Dataset content:
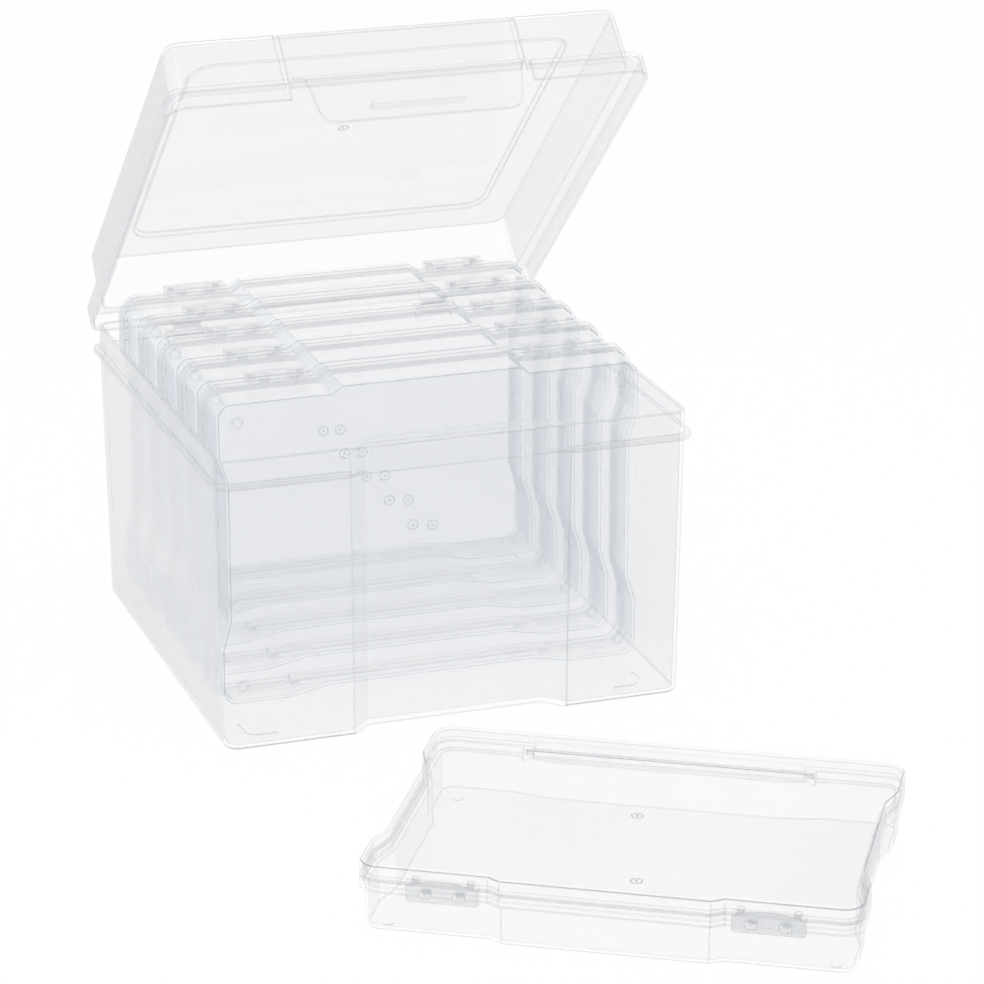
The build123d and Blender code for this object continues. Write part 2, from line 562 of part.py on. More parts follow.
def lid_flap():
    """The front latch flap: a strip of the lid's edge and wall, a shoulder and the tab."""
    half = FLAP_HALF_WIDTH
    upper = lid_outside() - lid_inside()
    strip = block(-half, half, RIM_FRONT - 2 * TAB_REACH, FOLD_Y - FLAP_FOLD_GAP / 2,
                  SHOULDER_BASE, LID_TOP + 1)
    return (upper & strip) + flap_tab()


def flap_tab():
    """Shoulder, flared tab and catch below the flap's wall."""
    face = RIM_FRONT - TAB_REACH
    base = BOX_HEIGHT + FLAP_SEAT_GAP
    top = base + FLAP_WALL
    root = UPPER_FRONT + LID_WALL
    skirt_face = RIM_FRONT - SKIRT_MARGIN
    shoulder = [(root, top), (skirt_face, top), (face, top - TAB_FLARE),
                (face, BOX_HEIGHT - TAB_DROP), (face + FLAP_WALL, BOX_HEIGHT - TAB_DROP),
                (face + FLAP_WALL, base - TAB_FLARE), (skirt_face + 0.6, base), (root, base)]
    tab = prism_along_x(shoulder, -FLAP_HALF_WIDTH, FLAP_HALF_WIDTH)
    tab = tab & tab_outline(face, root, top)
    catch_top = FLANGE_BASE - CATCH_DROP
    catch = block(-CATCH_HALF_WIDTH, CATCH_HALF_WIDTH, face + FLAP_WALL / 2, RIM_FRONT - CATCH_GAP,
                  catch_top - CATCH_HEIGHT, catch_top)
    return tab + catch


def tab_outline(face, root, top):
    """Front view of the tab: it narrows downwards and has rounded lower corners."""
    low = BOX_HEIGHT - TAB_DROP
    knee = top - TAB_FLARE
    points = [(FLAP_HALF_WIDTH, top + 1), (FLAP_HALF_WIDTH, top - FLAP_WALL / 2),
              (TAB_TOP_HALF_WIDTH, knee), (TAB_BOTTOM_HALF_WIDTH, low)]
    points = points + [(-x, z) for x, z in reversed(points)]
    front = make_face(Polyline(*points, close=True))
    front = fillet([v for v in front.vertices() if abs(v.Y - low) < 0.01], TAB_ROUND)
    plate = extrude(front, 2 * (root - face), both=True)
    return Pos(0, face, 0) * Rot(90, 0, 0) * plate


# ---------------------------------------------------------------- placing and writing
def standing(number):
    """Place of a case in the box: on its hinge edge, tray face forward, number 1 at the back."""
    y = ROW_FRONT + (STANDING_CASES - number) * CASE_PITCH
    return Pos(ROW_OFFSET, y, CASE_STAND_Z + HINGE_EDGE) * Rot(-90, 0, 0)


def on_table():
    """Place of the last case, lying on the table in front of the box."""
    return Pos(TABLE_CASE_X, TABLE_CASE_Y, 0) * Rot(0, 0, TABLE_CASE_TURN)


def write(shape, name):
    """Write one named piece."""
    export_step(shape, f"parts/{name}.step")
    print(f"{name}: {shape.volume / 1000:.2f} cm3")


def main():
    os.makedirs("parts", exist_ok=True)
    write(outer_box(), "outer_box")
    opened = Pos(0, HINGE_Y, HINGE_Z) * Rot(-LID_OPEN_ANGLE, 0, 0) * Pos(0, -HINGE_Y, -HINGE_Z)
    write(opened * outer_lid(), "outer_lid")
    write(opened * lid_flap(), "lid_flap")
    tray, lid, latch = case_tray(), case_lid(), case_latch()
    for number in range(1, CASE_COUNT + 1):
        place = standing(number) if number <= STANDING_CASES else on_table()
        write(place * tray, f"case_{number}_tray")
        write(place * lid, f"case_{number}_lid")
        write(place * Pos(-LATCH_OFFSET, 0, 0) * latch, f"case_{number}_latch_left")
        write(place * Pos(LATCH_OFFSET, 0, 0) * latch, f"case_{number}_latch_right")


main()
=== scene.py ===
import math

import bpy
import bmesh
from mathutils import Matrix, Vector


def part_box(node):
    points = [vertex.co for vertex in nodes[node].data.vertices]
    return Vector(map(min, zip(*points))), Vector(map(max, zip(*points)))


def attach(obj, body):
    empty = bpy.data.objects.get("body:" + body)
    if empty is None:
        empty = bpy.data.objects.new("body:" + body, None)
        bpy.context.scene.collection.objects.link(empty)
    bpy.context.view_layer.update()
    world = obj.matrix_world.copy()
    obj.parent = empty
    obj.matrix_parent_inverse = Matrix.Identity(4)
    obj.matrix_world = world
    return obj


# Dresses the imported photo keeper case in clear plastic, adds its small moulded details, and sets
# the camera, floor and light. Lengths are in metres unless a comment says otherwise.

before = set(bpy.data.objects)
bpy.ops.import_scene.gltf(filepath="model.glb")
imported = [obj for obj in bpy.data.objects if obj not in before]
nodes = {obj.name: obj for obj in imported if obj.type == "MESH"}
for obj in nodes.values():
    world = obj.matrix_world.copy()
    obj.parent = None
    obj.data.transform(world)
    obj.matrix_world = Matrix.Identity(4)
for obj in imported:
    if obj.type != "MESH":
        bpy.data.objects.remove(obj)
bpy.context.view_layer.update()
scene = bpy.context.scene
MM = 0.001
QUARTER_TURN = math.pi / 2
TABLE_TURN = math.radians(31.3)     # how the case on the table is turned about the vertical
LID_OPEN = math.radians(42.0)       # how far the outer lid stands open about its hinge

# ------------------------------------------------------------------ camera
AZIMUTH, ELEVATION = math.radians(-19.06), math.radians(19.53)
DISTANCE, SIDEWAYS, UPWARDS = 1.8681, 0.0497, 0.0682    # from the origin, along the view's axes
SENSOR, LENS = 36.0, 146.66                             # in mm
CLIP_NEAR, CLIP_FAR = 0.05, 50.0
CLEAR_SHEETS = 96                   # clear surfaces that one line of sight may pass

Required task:
Repeat, unchanged, every line from the one that contains "opened = Pos(0, HINGE_Y, HINGE_Z)" to the one that contains "obj.matrix_parent_inverse = Matrix.Identity(4)", including both, and no other line.

Answer to the exercise:
    opened = Pos(0, HINGE_Y, HINGE_Z) * Rot(-LID_OPEN_ANGLE, 0, 0) * Pos(0, -HINGE_Y, -HINGE_Z)
    write(opened * outer_lid(), "outer_lid")
    write(opened * lid_flap(), "lid_flap")
    tray, lid, latch = case_tray(), case_lid(), case_latch()
    for number in range(1, CASE_COUNT + 1):
        place = standing(number) if number <= STANDING_CASES else on_table()
        write(place * tray, f"case_{number}_tray")
        write(place * lid, f"case_{number}_lid")
        write(place * Pos(-LATCH_OFFSET, 0, 0) * latch, f"case_{number}_latch_left")
        write(place * Pos(LATCH_OFFSET, 0, 0) * latch, f"case_{number}_latch_right")


main()
=== scene.py ===
import math

import bpy
import bmesh
from mathutils import Matrix, Vector


def part_box(node):
    points = [vertex.co for vertex in nodes[node].data.vertices]
    return Vector(map(min, zip(*points))), Vector(map(max, zip(*points)))


def attach(obj, body):
    empty = bpy.data.objects.get("body:" + body)
    if empty is None:
        empty = bpy.data.objects.new("body:" + body, None)
        bpy.context.scene.collection.objects.link(empty)
    bpy.context.view_layer.update()
    world = obj.matrix_world.copy()
    obj.parent = empty
    obj.matrix_parent_inverse = Matrix.Identity(4)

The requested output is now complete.